# Getting a hairdryer through Irish customs.



## rdevous (Aug 21, 2009)

A distinguished young woman on a flight from Ireland asked the Priest beside her "Father, may I ask a favor?"

"Of course, what may I do for you?"

"Well I bought an expensive woman's electronic hair dryer for my mother's birthday that is unopened and well over the Customs limits,  and I'm afraid they'll confiscate it. Is there any way you could carry it through customs for me? Under your robes perhaps?"

"I would love to help you, dear, but I must warn you: I will not lie."

"With your honest face, Father, no one will question you."

When they got to customs, she let the Priest go ahead of her.

The official asked, "Father, do you have anything to declare?"

"From the top of my head down to my waist, I have nothing to declare."

The official thought this answer strange, so asked, "And what do you have to declare from your waist to the floor?"

"I have a marvelous instrument designed to be used on a woman, but which is, to date, unused."

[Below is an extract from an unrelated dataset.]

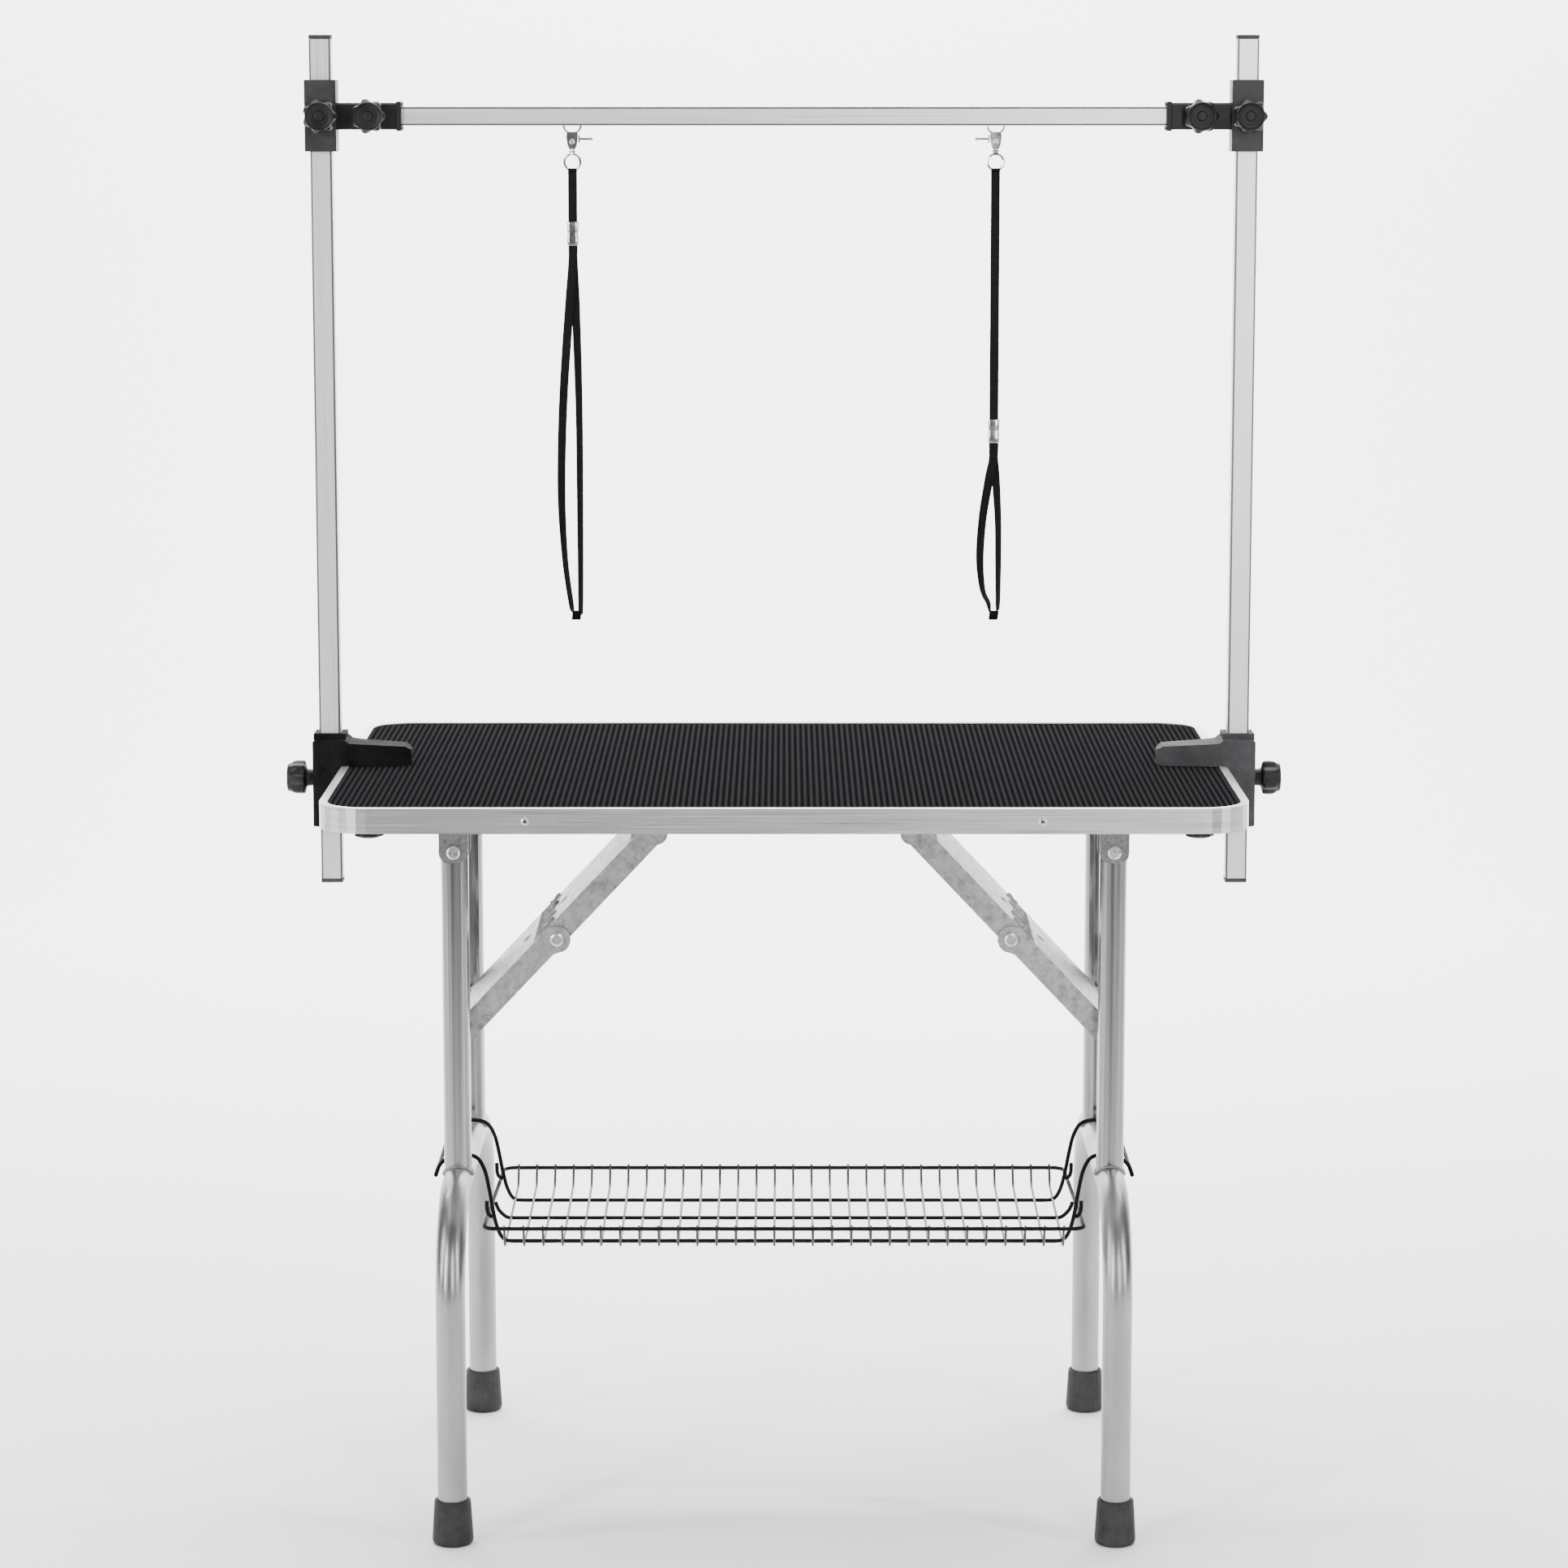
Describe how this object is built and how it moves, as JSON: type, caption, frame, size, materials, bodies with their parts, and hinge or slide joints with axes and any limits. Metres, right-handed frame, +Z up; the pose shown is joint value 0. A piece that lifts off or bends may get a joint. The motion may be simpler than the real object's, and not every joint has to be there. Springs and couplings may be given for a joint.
{
  "type": "grooming table",
  "caption": "Folding pet grooming table with a ribbed mat, hinged legs with folding braces, a wire tray and an overhead bar on posts with hanging loops.",
  "frame": {"origin": "on the floor, under the middle of the table top", "axes": "+Z up, +X to the right along the table's length, +Y to the back"},
  "size_m": [1.03, 0.61, 1.509],
  "materials": {
    "board": "pale laminate",
    "mat_rubber": "fine ribs",
    "trim_aluminium": "brushed",
    "leg_steel": "satin",
    "zinc_steel": "mottled galvanised",
    "post_aluminium": "light satin",
    "black_plastic": "fine texture",
    "foot_rubber": "matt",
    "tray_wire": "black coating",
    "chrome": "polished",
    "strap_nylon": "woven webbing"
  },
  "bodies": {
    "table": {"table_board": "board", "table_mat": "mat_rubber", "edge_trim": "trim_aluminium", "left_front_hinge_bracket": "zinc_steel", "left_rear_hinge_bracket": "zinc_steel", "right_front_hinge_bracket": "zinc_steel", "right_rear_hinge_bracket": "zinc_steel", "left_hinge_rod": "zinc_steel", "right_hinge_rod": "zinc_steel", "left_brace_bracket": "zinc_steel", "right_brace_bracket": "zinc_steel", "left_table_clamp": "black_plastic", "right_table_clamp": "black_plastic"},
    "left_leg": {"left_front_upper_tube": "leg_steel", "left_rear_upper_tube": "leg_steel", "left_lower_frame": "leg_steel", "left_front_foot": "foot_rubber", "left_rear_foot": "foot_rubber"},
    "left_brace_upper": {"left_brace_upper_link": "zinc_steel", "left_brace_elbow_pin": "zinc_steel"},
    "left_brace_lower": {"left_brace_lower_link": "zinc_steel"},
    "right_leg": {"right_front_upper_tube": "leg_steel", "right_rear_upper_tube": "leg_steel", "right_lower_frame": "leg_steel", "right_front_foot": "foot_rubber", "right_rear_foot": "foot_rubber"},
    "right_brace_upper": {"right_brace_upper_link": "zinc_steel", "right_brace_elbow_pin": "zinc_steel"},
    "right_brace_lower": {"right_brace_lower_link": "zinc_steel"},
    "tray": {"tray_basket": "tray_wire", "left_tray_hook": "tray_wire", "right_tray_hook": "tray_wire"},
    "left_post": {"left_post": "post_aluminium", "left_post_top_cap": "black_plastic", "left_post_bottom_cap": "black_plastic"},
    "right_post": {"right_post": "post_aluminium", "right_post_top_cap": "black_plastic", "right_post_bottom_cap": "black_plastic"},
    "crossbar": {"crossbar": "post_aluminium", "left_corner_clamp": "black_plastic", "right_corner_clamp": "black_plastic"},
    "left_post_knob": {"left_post_knob": "black_plastic"},
    "left_bar_knob": {"left_bar_knob": "black_plastic"},
    "left_clamp_knob": {"left_clamp_knob": "black_plastic"},
    "left_clamp_screw": {"left_clamp_screw": "black_plastic"},
    "left_snap": {"left_snap_hook": "chrome"},
    "left_trigger": {"left_snap_trigger": "chrome"},
    "left_noose": {"left_swivel_eye": "chrome", "left_noose_strap": "strap_nylon"},
    "left_slide": {"left_noose_slide": "chrome"},
    "right_post_knob": {"right_post_knob": "black_plastic"},
    "right_bar_knob": {"right_bar_knob": "black_plastic"},
    "right_clamp_knob": {"right_clamp_knob": "black_plastic"},
    "right_clamp_screw": {"right_clamp_screw": "black_plastic"},
    "right_snap": {"right_snap_hook": "chrome"},
    "right_trigger": {"right_snap_trigger": "chrome"},
    "right_noose": {"right_swivel_eye": "chrome", "right_noose_strap": "strap_nylon"},
    "right_slide": {"right_noose_slide": "chrome"}
  },
  "joints": [
    {"name": "left_leg_fold", "type": "hinge", "parent": "table", "child": "left_leg", "pos_m": [-0.335, 0, 0.69], "axis": [0, -1, 0], "range_deg": [0, 90], "deforming": ["left_tray_hook"]},
    {"name": "left_brace_top_turn", "type": "hinge", "parent": "table", "child": "left_brace_upper", "pos_m": [-0.13, 0, 0.702], "axis": [0, -1, 0], "range_deg": [-43, 0]},
    {"name": "left_brace_elbow_turn", "type": "hinge", "parent": "left_brace_upper", "child": "left_brace_lower", "pos_m": [-0.2327, 0, 0.59328], "axis": [0, -1, 0], "range_deg": [0, 177]},
    {"name": "right_leg_fold", "type": "hinge", "parent": "table", "child": "right_leg", "pos_m": [0.335, 0, 0.69], "axis": [0, 1, 0], "range_deg": [0, 84.5], "deforming": ["right_tray_hook"]},
    {"name": "right_brace_top_turn", "type": "hinge", "parent": "table", "child": "right_brace_upper", "pos_m": [0.13, 0, 0.702], "axis": [0, 1, 0], "range_deg": [-43, 0]},
    {"name": "right_brace_elbow_turn", "type": "hinge", "parent": "right_brace_upper", "child": "right_brace_lower", "pos_m": [0.2327, 0, 0.59328], "axis": [0, 1, 0], "range_deg": [0, 169]},
    {"name": "tray_lift", "type": "slide", "parent": "table", "child": "tray", "axis": [0, 0, 1], "range_m": [0, 0.05]},
    {"name": "left_post_height", "type": "slide", "parent": "table", "child": "left_post", "axis": [0, 0, 1], "range_m": [-0.02, 0.06]},
    {"name": "right_post_height", "type": "slide", "parent": "table", "child": "right_post", "axis": [0, 0, 1], "range_m": [-0.02, 0.06]},
    {"name": "crossbar_height", "type": "slide", "parent": "left_post", "child": "crossbar", "axis": [0, 0, 1], "range_m": [-0.1, 0.035]},
    {"name": "left_post_knob_turn", "type": "hinge", "parent": "crossbar", "child": "left_post_knob", "pos_m": [-0.47, -0.016, 1.4275], "axis": [0, -1, 0], "continuous": true},
    {"name": "left_bar_knob_turn", "type": "hinge", "parent": "crossbar", "child": "left_bar_knob", "pos_m": [-0.421, -0.0135, 1.4275], "axis": [0, -1, 0], "continuous": true},
    {"name": "left_clamp_knob_turn", "type": "hinge", "parent": "table", "child": "left_clamp_knob", "pos_m": [-0.4878, 0, 0.748], "axis": [-1, 0, 0], "continuous": true},
    {"name": "left_clamp_screw_turn", "type": "hinge", "parent": "table", "child": "left_clamp_screw", "pos_m": [-0.432, 0, 0.7], "axis": [0, 0, 1], "continuous": true},
    {"name": "left_noose_swing", "type": "hinge", "parent": "crossbar", "child": "left_snap", "pos_m": [-0.216, 0.014, 1.4235], "axis": [0, 1, 0], "range_deg": [-25, 25]},
    {"name": "left_trigger_pull", "type": "slide", "parent": "left_snap", "child": "left_trigger", "axis": [0, 0, -1], "range_m": [0, 0.004]},
    {"name": "left_swivel_turn", "type": "hinge", "parent": "left_snap", "child": "left_noose", "pos_m": [-0.216, 0.014, 1.3937], "axis": [0, 0, 1], "continuous": true},
    {"name": "left_noose_slide_travel", "type": "slide", "parent": "left_noose", "child": "left_slide", "axis": [0, 0, 1], "range_m": [0, 0.04]},
    {"name": "right_post_knob_turn", "type": "hinge", "parent": "crossbar", "child": "right_post_knob", "pos_m": [0.47, -0.016, 1.4275], "axis": [0, -1, 0], "continuous": true},
    {"name": "right_bar_knob_turn", "type": "hinge", "parent": "crossbar", "child": "right_bar_knob", "pos_m": [0.421, -0.0135, 1.4275], "axis": [0, -1, 0], "continuous": true},
    {"name": "right_clamp_knob_turn", "type": "hinge", "parent": "table", "child": "right_clamp_knob", "pos_m": [0.4878, 0, 0.748], "axis": [1, 0, 0], "continuous": true},
    {"name": "right_clamp_screw_turn", "type": "hinge", "parent": "table", "child": "right_clamp_screw", "pos_m": [0.432, 0, 0.7], "axis": [0, 0, 1], "continuous": true},
    {"name": "right_noose_swing", "type": "hinge", "parent": "crossbar", "child": "right_snap", "pos_m": [0.216, 0.014, 1.4235], "axis": [0, 1, 0], "range_deg": [-25, 25]},
    {"name": "right_trigger_pull", "type": "slide", "parent": "right_snap", "child": "right_trigger", "axis": [0, 0, -1], "range_m": [0, 0.004]},
    {"name": "right_swivel_turn", "type": "hinge", "parent": "right_snap", "child": "right_noose", "pos_m": [0.216, 0.014, 1.3937], "axis": [0, 0, 1], "continuous": true},
    {"name": "right_noose_slide_travel", "type": "slide", "parent": "right_noose", "child": "right_slide", "axis": [0, 0, 1], "range_m": [0, 0.2]}
  ],
  "couplings": [
    {"joint": "left_brace_top_turn", "follows": "left_leg_fold", "ratio": -0.46087},
    {"joint": "left_brace_elbow_turn", "follows": "left_leg_fold", "ratio": 1.9489},
    {"joint": "right_brace_top_turn", "follows": "right_leg_fold", "ratio": -0.48728},
    {"joint": "right_brace_elbow_turn", "follows": "right_leg_fold", "ratio": 1.9861},
    {"joint": "right_post_height", "follows": "left_post_height", "ratio": 1}
  ]
}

Roaring with laughter, the official said "Go ahead Father. Next"


Ray


----------



## desertlites (Aug 22, 2009)

grin.thats good


----------



## forluvofsmoke (Aug 22, 2009)

That is a good one! Took me to the very end...

Eric


----------



## Dutch (Aug 22, 2009)

Poor Father. . . .

Wouldn't it be a shame now if whomever did the translation got it wrong and the word is "celebrate" instead of "celibate"?


----------